_DIRECTIONS_:
What follows is a listing. Return every line of it exactly.

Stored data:
--

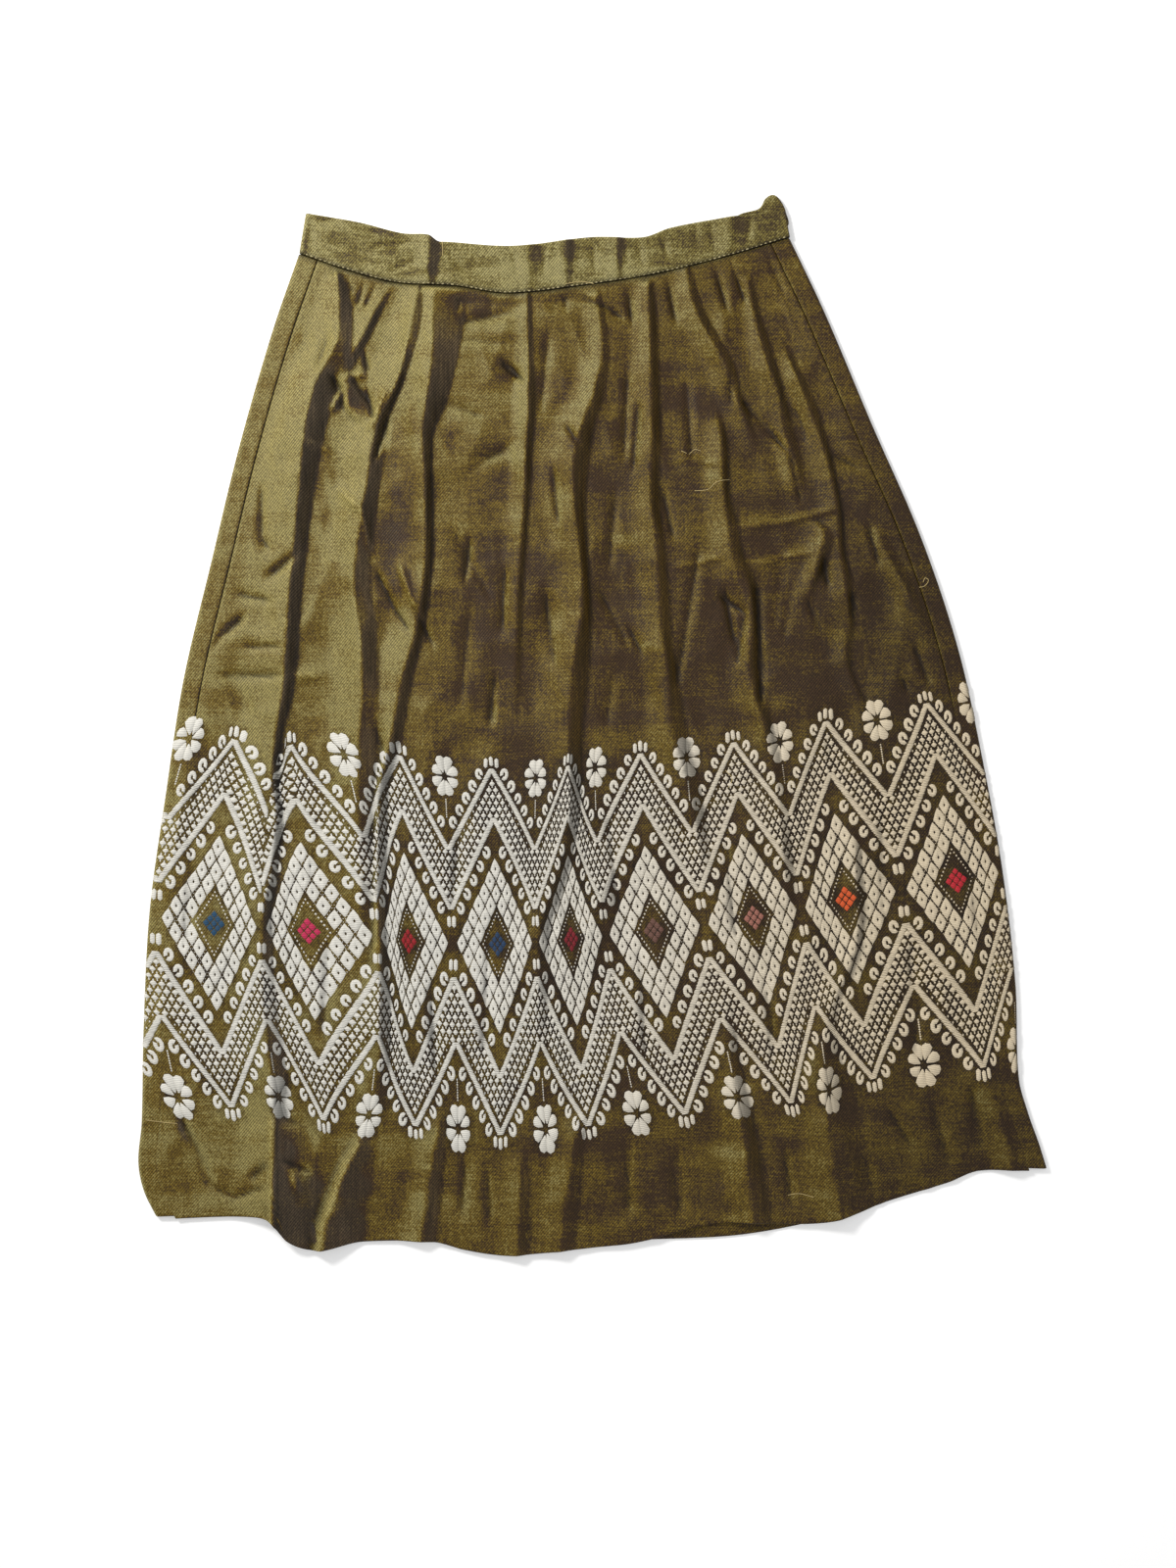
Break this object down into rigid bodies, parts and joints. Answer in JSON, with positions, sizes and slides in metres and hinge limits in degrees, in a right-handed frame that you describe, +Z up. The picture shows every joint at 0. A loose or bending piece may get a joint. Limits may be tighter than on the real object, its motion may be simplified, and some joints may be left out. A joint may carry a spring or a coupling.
{
  "type": "a-line midi skirt",
  "caption": "Pleated a-line midi skirt laid flat, a straight cloth tube set into a narrow waistband, with a broad woven lozenge band above the hem.",
  "frame": {"origin": "on the surface it lies on, below the middle of the whole laid skirt", "axes": "+Z up, out of the front of the skirt; +Y from the hem towards the waistband; +X towards the skirt's right edge as seen from above"},
  "size_m": [0.6804, 0.794, 0.0188],
  "materials": {
    "skirt_cloth": "satin",
    "waistband_cloth": "satin",
    "zip_tape": "matte"
  },
  "bodies": {
    "root": {"front_panel": "skirt_cloth", "back_panel": "skirt_cloth", "waistband": "waistband_cloth", "waistband_tab": "waistband_cloth", "side_zip": "zip_tape"}
  },
  "joints": []
}
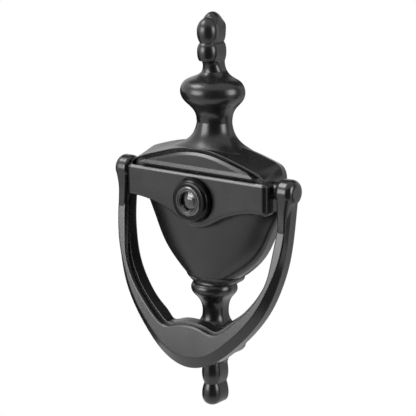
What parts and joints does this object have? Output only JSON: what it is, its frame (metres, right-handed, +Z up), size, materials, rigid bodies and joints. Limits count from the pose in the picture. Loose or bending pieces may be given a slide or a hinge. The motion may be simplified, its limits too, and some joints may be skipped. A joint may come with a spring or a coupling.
{
  "type": "door knocker with viewer",
  "caption": "Urn-shaped front door knocker with a hinged striking ring and a wide-angle door viewer through its beam, in satin black.",
  "frame": {"origin": "midway between the two fixing holes, in the plane of the door's outer face", "axes": "+Z up, +Y into the door, -Y out of the door towards a caller, +X to the caller's right"},
  "size_m": [0.1092, 0.0595, 0.2],
  "materials": {
    "satin_black_casting": "satin black powder coat on die-cast zinc",
    "satin_black_ring": "satin black powder coat on die-cast zinc",
    "gloss_black_metal": "gloss black plated and lacquered brass",
    "dark_metal": "matte black anodised",
    "lens_glass": "polished optical glass",
    "steel": "ground",
    "brass": "machined",
    "black_nylon": "moulded",
    "black_rubber": "moulded"
  },
  "bodies": {
    "casting": {"urn_body": "satin_black_casting", "pivot_pin_left": "steel", "pivot_pin_right": "steel", "pivot_washer_left": "black_nylon", "pivot_washer_right": "black_nylon", "strike_button": "black_nylon", "fixing_insert_top": "brass", "fixing_insert_bottom": "brass", "bezel_seal": "black_rubber", "viewer_bezel": "gloss_black_metal", "viewer_barrel": "gloss_black_metal", "front_lens": "lens_glass", "front_spacer": "dark_metal", "middle_lens": "lens_glass", "rear_spacer": "dark_metal", "rear_lens": "lens_glass", "lens_retainer": "dark_metal"},
    "ring": {"knocker_ring": "satin_black_ring"},
    "sleeve": {"viewer_sleeve": "gloss_black_metal", "ocular_lens": "lens_glass", "ocular_retainer": "dark_metal", "wave_washer": "steel", "flap_rivet": "steel"},
    "flap": {"privacy_flap": "gloss_black_metal"}
  },
  "joints": [
    {"name": "ring_hinge", "type": "hinge", "parent": "casting", "child": "ring", "pos_m": [0, -0.0104, 0.0173], "axis": [-1, 0, 0], "range_deg": [0, 150]},
    {"name": "sleeve_slide", "type": "slide", "parent": "casting", "child": "sleeve", "axis": [0, 1, 0], "range_m": [0, 0.02]},
    {"name": "flap_swivel", "type": "hinge", "parent": "sleeve", "child": "flap", "pos_m": [0, 0.0294, 0.0161], "axis": [0, 1, 0], "range_deg": [-110, 110]}
  ]
}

--

_SOLUTION_:
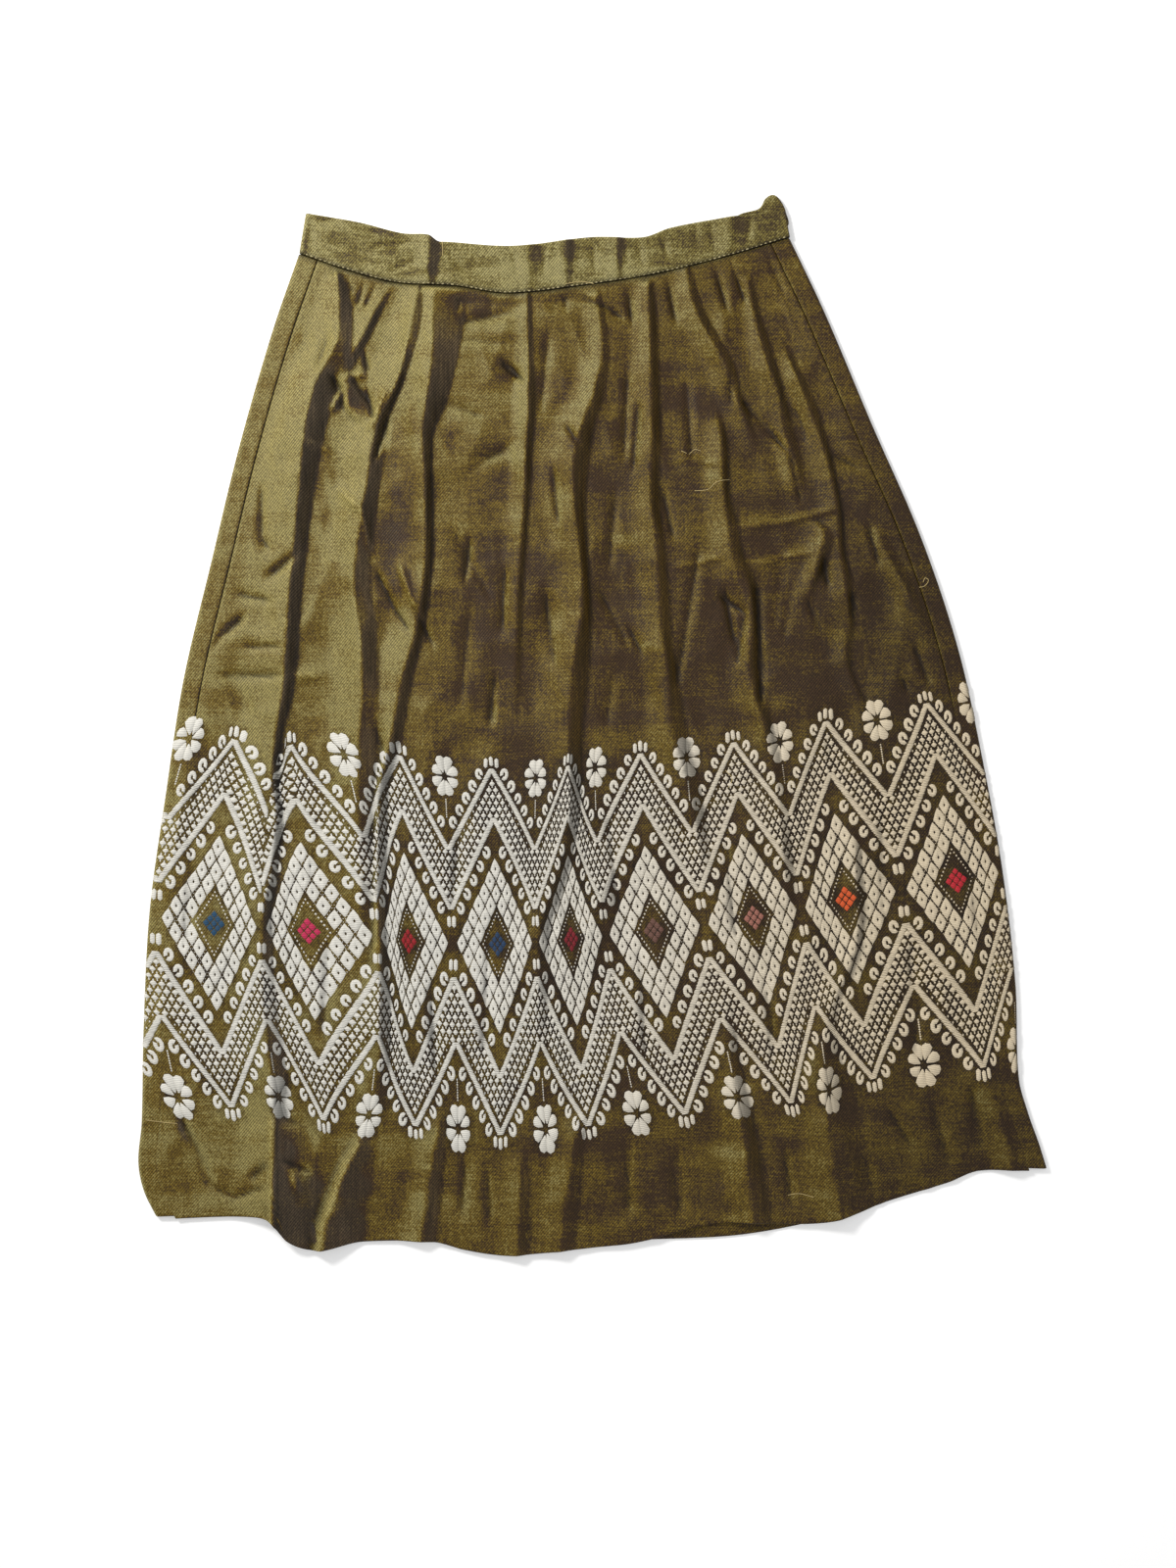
Break this object down into rigid bodies, parts and joints. Answer in JSON, with positions, sizes and slides in metres and hinge limits in degrees, in a right-handed frame that you describe, +Z up. The picture shows every joint at 0. A loose or bending piece may get a joint. Limits may be tighter than on the real object, its motion may be simplified, and some joints may be left out. A joint may carry a spring or a coupling.
{
  "type": "a-line midi skirt",
  "caption": "Pleated a-line midi skirt laid flat, a straight cloth tube set into a narrow waistband, with a broad woven lozenge band above the hem.",
  "frame": {"origin": "on the surface it lies on, below the middle of the whole laid skirt", "axes": "+Z up, out of the front of the skirt; +Y from the hem towards the waistband; +X towards the skirt's right edge as seen from above"},
  "size_m": [0.6804, 0.794, 0.0188],
  "materials": {
    "skirt_cloth": "satin",
    "waistband_cloth": "satin",
    "zip_tape": "matte"
  },
  "bodies": {
    "root": {"front_panel": "skirt_cloth", "back_panel": "skirt_cloth", "waistband": "waistband_cloth", "waistband_tab": "waistband_cloth", "side_zip": "zip_tape"}
  },
  "joints": []
}
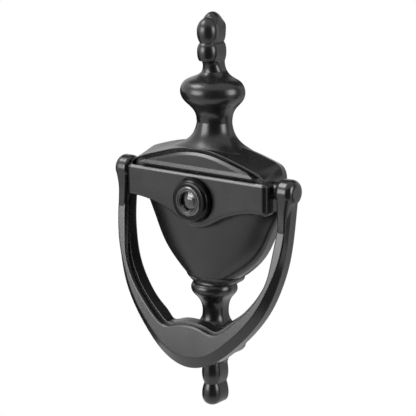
What parts and joints does this object have? Output only JSON: what it is, its frame (metres, right-handed, +Z up), size, materials, rigid bodies and joints. Limits count from the pose in the picture. Loose or bending pieces may be given a slide or a hinge. The motion may be simplified, its limits too, and some joints may be skipped. A joint may come with a spring or a coupling.
{
  "type": "door knocker with viewer",
  "caption": "Urn-shaped front door knocker with a hinged striking ring and a wide-angle door viewer through its beam, in satin black.",
  "frame": {"origin": "midway between the two fixing holes, in the plane of the door's outer face", "axes": "+Z up, +Y into the door, -Y out of the door towards a caller, +X to the caller's right"},
  "size_m": [0.1092, 0.0595, 0.2],
  "materials": {
    "satin_black_casting": "satin black powder coat on die-cast zinc",
    "satin_black_ring": "satin black powder coat on die-cast zinc",
    "gloss_black_metal": "gloss black plated and lacquered brass",
    "dark_metal": "matte black anodised",
    "lens_glass": "polished optical glass",
    "steel": "ground",
    "brass": "machined",
    "black_nylon": "moulded",
    "black_rubber": "moulded"
  },
  "bodies": {
    "casting": {"urn_body": "satin_black_casting", "pivot_pin_left": "steel", "pivot_pin_right": "steel", "pivot_washer_left": "black_nylon", "pivot_washer_right": "black_nylon", "strike_button": "black_nylon", "fixing_insert_top": "brass", "fixing_insert_bottom": "brass", "bezel_seal": "black_rubber", "viewer_bezel": "gloss_black_metal", "viewer_barrel": "gloss_black_metal", "front_lens": "lens_glass", "front_spacer": "dark_metal", "middle_lens": "lens_glass", "rear_spacer": "dark_metal", "rear_lens": "lens_glass", "lens_retainer": "dark_metal"},
    "ring": {"knocker_ring": "satin_black_ring"},
    "sleeve": {"viewer_sleeve": "gloss_black_metal", "ocular_lens": "lens_glass", "ocular_retainer": "dark_metal", "wave_washer": "steel", "flap_rivet": "steel"},
    "flap": {"privacy_flap": "gloss_black_metal"}
  },
  "joints": [
    {"name": "ring_hinge", "type": "hinge", "parent": "casting", "child": "ring", "pos_m": [0, -0.0104, 0.0173], "axis": [-1, 0, 0], "range_deg": [0, 150]},
    {"name": "sleeve_slide", "type": "slide", "parent": "casting", "child": "sleeve", "axis": [0, 1, 0], "range_m": [0, 0.02]},
    {"name": "flap_swivel", "type": "hinge", "parent": "sleeve", "child": "flap", "pos_m": [0, 0.0294, 0.0161], "axis": [0, 1, 0], "range_deg": [-110, 110]}
  ]
}